» **TASK**
Emit the entire listing verbatim.

◇ ◇ ◇ ◇ ◇

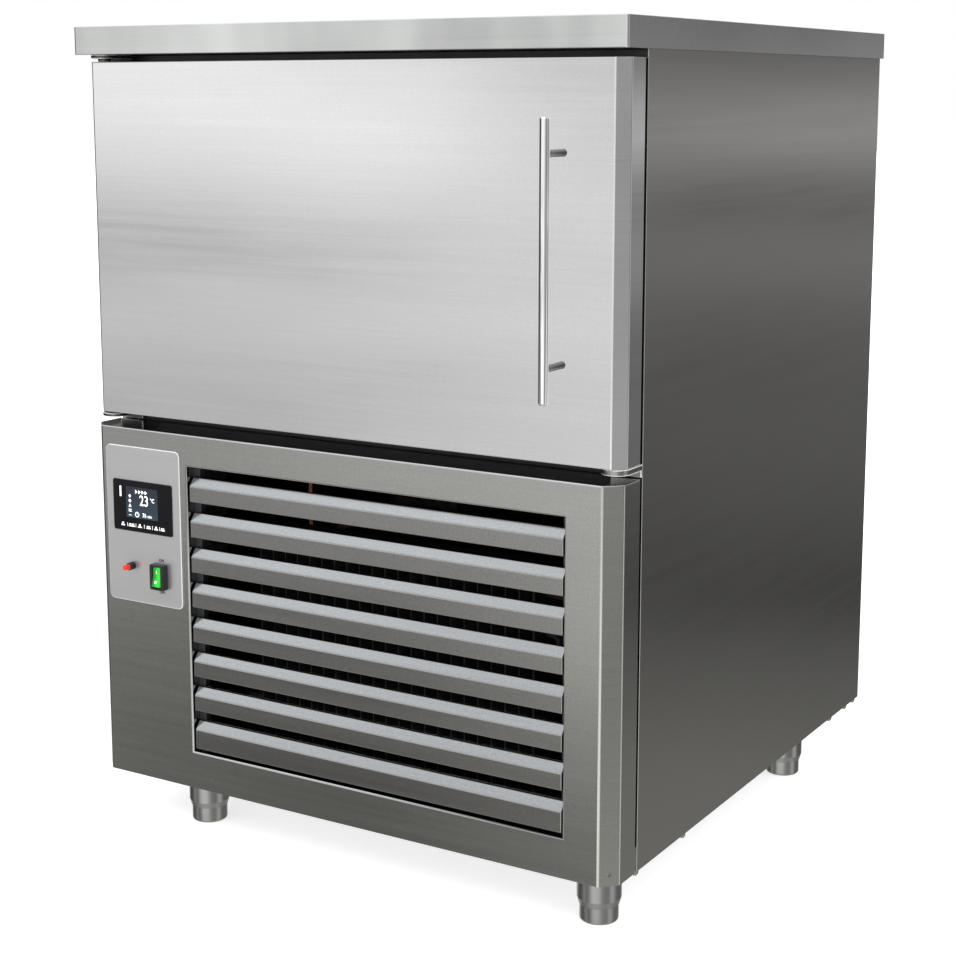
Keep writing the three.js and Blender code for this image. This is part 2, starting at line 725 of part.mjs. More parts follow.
function buttonCap() {
  const front = fasciaFace - barrelProud - capProud;
  const back = fasciaFace - barrelProud + capInside;
  const [wide, narrow] = capEdge;
  return turnedAlongY([
    [0, front], [capRadius - wide, front], [capRadius - narrow, front + narrow], [capRadius, front + wide],
    [capRadius, back], [0, back],
  ], fasciaX + buttonAcross, fasciaZ + buttonUp, 20);
}

function controlBox() {
  const x0 = fasciaX + displayFromLeft - controlBoxMargin;
  const x1 = openingLeft - louvreRim - controlBoxMargin / 3;
  const z0 = fasciaZ;
  const z1 = fasciaZ + fasciaHeight;
  return cut(box(x0, x1, sheet, controlBoxDepth, z0, z1),
    box(x0 + sheet, x1 - sheet, 0, controlBoxDepth - sheet, z0 + sheet, z1 - sheet));
}

// ---------------------------------------------------------------- insulated chamber

function cabinetInsulation() {
  const lower = box(-sideInner, sideInner, mouth, rearPanelFront, deckTop, worktopFoot);
  const upperX = half + worktopOverhang - worktopHem - fit;
  const upper = box(-upperX, upperX, mouth + fit, bodyBack - worktopHem - fit,
    worktopFoot - 1, worktopTop - sheet);
  const cavity = frontal(roundedRect(-cavityHalf, cavityHalf, cavityFoot, cavityTop, chamberCorner),
    mouth - 1, cavityBack);
  return cut(join(lower, upper), cavity);
}

function chamberLiner() {
  const outer = frontal(roundedRect(-cavityHalf + fit, cavityHalf - fit, cavityFoot + fit, cavityTop - fit,
    chamberCorner), mouth, cavityBack - fit);
  const inner = frontal(roundedRect(-chamberHalf, chamberHalf, chamberFoot, chamberTop,
    chamberCorner - sheet), mouth - 1, chamberBack);
  return cut(outer, inner);
}

function frontFrame() {
  const outerX = half - frontReturn - fit;
  const headX = sideInner - fit;
  const outer = join(
    box(-outerX, outerX, sidePanelFront, mouth, lowerPanelTop - frameApron, worktopFoot - fit),
    box(-headX, headX, sidePanelFront, mouth, doorTop + fit, worktopFoot - fit));
  const inner = frontal(roundedRect(-chamberHalf, chamberHalf, chamberFoot, chamberTop,
    chamberCorner - sheet), sidePanelFront - 1, mouth + 1);
  return cut(outer, inner);
}

function chamberDeck() {
  return box(-sideInner + fit, sideInner - fit, mouth, rearPanelFront - fit, lowerPanelTop, deckTop);
}

// Two channel uprights against the wall carry as many flat runners as the chamber's height has room for.
function rack(side) {
  const wall = chamberHalf;
  const face = wall - rackStandoff;
  const firstY = mouth + rackFront;
  const lastY = fanPanelFace - rackRear;
  const uprightFoot = chamberFoot + chamberCorner + rackClear;
  const uprightTop = chamberTop - chamberCorner - rackClear;
  const parts = [];
  for (const centre of [firstY, lastY]) {
    const y0 = centre - rackUprightWidth / 2;
    const y1 = centre + rackUprightWidth / 2;
    const channel = shapeOf([
      [wall - fit, y0], [wall - fit, y0 + rackSheet], [face + rackSheet, y0 + rackSheet],
      [face + rackSheet, y1 - rackSheet], [wall - fit, y1 - rackSheet], [wall - fit, y1],
      [face, y1], [face, y0],
    ].map(([x, y]) => [side * x, y]));
    parts.push(upright(channel, uprightFoot, uprightTop));
  }
  const y0 = firstY - rackUprightWidth / 2 - runnerOverrun;
  const y1 = lastY + rackUprightWidth / 2 + runnerOverrun;
  const room = chamberTop - chamberFoot - runnerFirst - rackSheet - runnerHead;
  const runnerCount = Math.floor(room / runnerPitch) + 1;
  for (let i = 0; i < runnerCount; i += 1) {
    const z = chamberFoot + runnerFirst + i * runnerPitch;
    const ledgeX = [side * (face + rackSheet / 2), side * (face - runnerLedge)].sort((a, b) => a - b);
    parts.push(box(...ledgeX, y0, y1, z, z + rackSheet));
  }
  return join(...parts);
}

// A ring sector in x and z, used to cut the guard's slots.
function ringSector(x, z, inner, outer, from, to) {
  const steps = 3;
  const points = [...arc(x, z, outer, from, to, steps), ...arc(x, z, inner, to, from, steps)];
  return shapeOf(points);
}

function fanPanel() {
  const halfX = chamberHalf - fit;
  const y0 = fanPanelFace;
  const y1 = fanPanelFace + sheet;
  let panel = box(-halfX, halfX, y0, y1, chamberFoot + chamberCorner, chamberTop - chamberCorner);
  const footX = halfX - chamberCorner;
  const foot = box(-footX, footX, y0, y0 + fanPanelFlange, chamberFoot, chamberFoot + sheet);
  const web = box(-footX, footX, y0, y1, chamberFoot, chamberFoot + chamberCorner + 1);
  const head = box(-footX, footX, y0, y0 + fanPanelFlange, chamberTop - fit - sheet, chamberTop - fit);
  const neck = box(-footX, footX, y0, y1, chamberTop - chamberCorner - 1, chamberTop - fit);
  panel = join(panel, foot, web, head, neck);
  const span = 360 / guardSectors;
  for (let ring = 0; ring < guardRings; ring += 1) {
    const inner = guardFirst + ring * guardPitch;
    for (let sector = 0; sector < guardSectors; sector += 1) {
      const from = sector * span + guardBridge / 2 + ring * span / 2;
      panel = panel.subtract(frontal(ringSector(0, chamberMiddle, inner, inner + guardSlot,
        from, from + span - guardBridge), y0 - 1, y1 + 1));
    }
  }
  for (const side of [-1, 1]) {
    const edge = side * (halfX - returnSlotInset);
    const xs = [edge, edge - side * returnSlotWidth].sort((a, b) => a - b);
    for (let i = 0; i < returnSlots; i += 1) {
      const z = chamberMiddle + (i - (returnSlots - 1) / 2) * returnSlotPitch;
      panel = panel.subtract(box(...xs, y0 - 1, y1 + 1, z - returnSlotHeight / 2, z + returnSlotHeight / 2));
    }
  }
  return panel;
}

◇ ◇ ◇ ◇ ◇

» **SOLUTION FOR THIS EXERCISE**
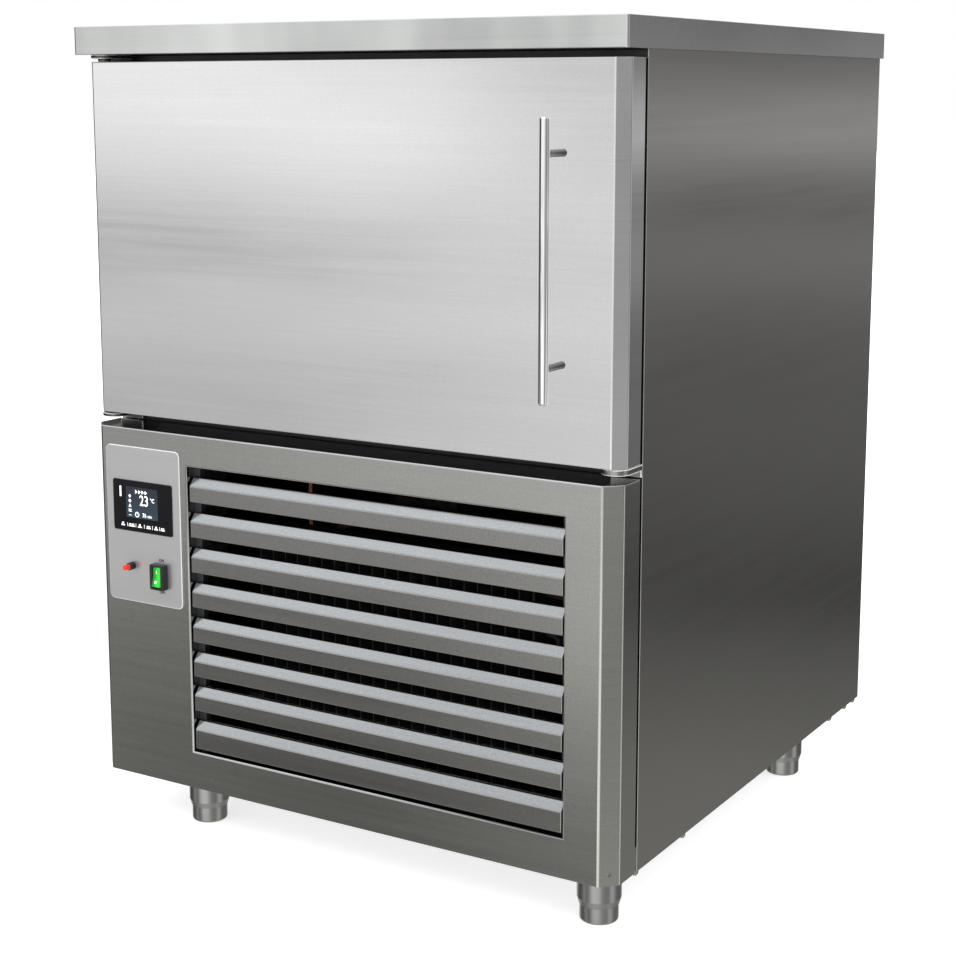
Keep writing the three.js and Blender code for this image. This is part 2, starting at line 725 of part.mjs. More parts follow.
function buttonCap() {
  const front = fasciaFace - barrelProud - capProud;
  const back = fasciaFace - barrelProud + capInside;
  const [wide, narrow] = capEdge;
  return turnedAlongY([
    [0, front], [capRadius - wide, front], [capRadius - narrow, front + narrow], [capRadius, front + wide],
    [capRadius, back], [0, back],
  ], fasciaX + buttonAcross, fasciaZ + buttonUp, 20);
}

function controlBox() {
  const x0 = fasciaX + displayFromLeft - controlBoxMargin;
  const x1 = openingLeft - louvreRim - controlBoxMargin / 3;
  const z0 = fasciaZ;
  const z1 = fasciaZ + fasciaHeight;
  return cut(box(x0, x1, sheet, controlBoxDepth, z0, z1),
    box(x0 + sheet, x1 - sheet, 0, controlBoxDepth - sheet, z0 + sheet, z1 - sheet));
}

// ---------------------------------------------------------------- insulated chamber

function cabinetInsulation() {
  const lower = box(-sideInner, sideInner, mouth, rearPanelFront, deckTop, worktopFoot);
  const upperX = half + worktopOverhang - worktopHem - fit;
  const upper = box(-upperX, upperX, mouth + fit, bodyBack - worktopHem - fit,
    worktopFoot - 1, worktopTop - sheet);
  const cavity = frontal(roundedRect(-cavityHalf, cavityHalf, cavityFoot, cavityTop, chamberCorner),
    mouth - 1, cavityBack);
  return cut(join(lower, upper), cavity);
}

function chamberLiner() {
  const outer = frontal(roundedRect(-cavityHalf + fit, cavityHalf - fit, cavityFoot + fit, cavityTop - fit,
    chamberCorner), mouth, cavityBack - fit);
  const inner = frontal(roundedRect(-chamberHalf, chamberHalf, chamberFoot, chamberTop,
    chamberCorner - sheet), mouth - 1, chamberBack);
  return cut(outer, inner);
}

function frontFrame() {
  const outerX = half - frontReturn - fit;
  const headX = sideInner - fit;
  const outer = join(
    box(-outerX, outerX, sidePanelFront, mouth, lowerPanelTop - frameApron, worktopFoot - fit),
    box(-headX, headX, sidePanelFront, mouth, doorTop + fit, worktopFoot - fit));
  const inner = frontal(roundedRect(-chamberHalf, chamberHalf, chamberFoot, chamberTop,
    chamberCorner - sheet), sidePanelFront - 1, mouth + 1);
  return cut(outer, inner);
}

function chamberDeck() {
  return box(-sideInner + fit, sideInner - fit, mouth, rearPanelFront - fit, lowerPanelTop, deckTop);
}

// Two channel uprights against the wall carry as many flat runners as the chamber's height has room for.
function rack(side) {
  const wall = chamberHalf;
  const face = wall - rackStandoff;
  const firstY = mouth + rackFront;
  const lastY = fanPanelFace - rackRear;
  const uprightFoot = chamberFoot + chamberCorner + rackClear;
  const uprightTop = chamberTop - chamberCorner - rackClear;
  const parts = [];
  for (const centre of [firstY, lastY]) {
    const y0 = centre - rackUprightWidth / 2;
    const y1 = centre + rackUprightWidth / 2;
    const channel = shapeOf([
      [wall - fit, y0], [wall - fit, y0 + rackSheet], [face + rackSheet, y0 + rackSheet],
      [face + rackSheet, y1 - rackSheet], [wall - fit, y1 - rackSheet], [wall - fit, y1],
      [face, y1], [face, y0],
    ].map(([x, y]) => [side * x, y]));
    parts.push(upright(channel, uprightFoot, uprightTop));
  }
  const y0 = firstY - rackUprightWidth / 2 - runnerOverrun;
  const y1 = lastY + rackUprightWidth / 2 + runnerOverrun;
  const room = chamberTop - chamberFoot - runnerFirst - rackSheet - runnerHead;
  const runnerCount = Math.floor(room / runnerPitch) + 1;
  for (let i = 0; i < runnerCount; i += 1) {
    const z = chamberFoot + runnerFirst + i * runnerPitch;
    const ledgeX = [side * (face + rackSheet / 2), side * (face - runnerLedge)].sort((a, b) => a - b);
    parts.push(box(...ledgeX, y0, y1, z, z + rackSheet));
  }
  return join(...parts);
}

// A ring sector in x and z, used to cut the guard's slots.
function ringSector(x, z, inner, outer, from, to) {
  const steps = 3;
  const points = [...arc(x, z, outer, from, to, steps), ...arc(x, z, inner, to, from, steps)];
  return shapeOf(points);
}

function fanPanel() {
  const halfX = chamberHalf - fit;
  const y0 = fanPanelFace;
  const y1 = fanPanelFace + sheet;
  let panel = box(-halfX, halfX, y0, y1, chamberFoot + chamberCorner, chamberTop - chamberCorner);
  const footX = halfX - chamberCorner;
  const foot = box(-footX, footX, y0, y0 + fanPanelFlange, chamberFoot, chamberFoot + sheet);
  const web = box(-footX, footX, y0, y1, chamberFoot, chamberFoot + chamberCorner + 1);
  const head = box(-footX, footX, y0, y0 + fanPanelFlange, chamberTop - fit - sheet, chamberTop - fit);
  const neck = box(-footX, footX, y0, y1, chamberTop - chamberCorner - 1, chamberTop - fit);
  panel = join(panel, foot, web, head, neck);
  const span = 360 / guardSectors;
  for (let ring = 0; ring < guardRings; ring += 1) {
    const inner = guardFirst + ring * guardPitch;
    for (let sector = 0; sector < guardSectors; sector += 1) {
      const from = sector * span + guardBridge / 2 + ring * span / 2;
      panel = panel.subtract(frontal(ringSector(0, chamberMiddle, inner, inner + guardSlot,
        from, from + span - guardBridge), y0 - 1, y1 + 1));
    }
  }
  for (const side of [-1, 1]) {
    const edge = side * (halfX - returnSlotInset);
    const xs = [edge, edge - side * returnSlotWidth].sort((a, b) => a - b);
    for (let i = 0; i < returnSlots; i += 1) {
      const z = chamberMiddle + (i - (returnSlots - 1) / 2) * returnSlotPitch;
      panel = panel.subtract(box(...xs, y0 - 1, y1 + 1, z - returnSlotHeight / 2, z + returnSlotHeight / 2));
    }
  }
  return panel;
}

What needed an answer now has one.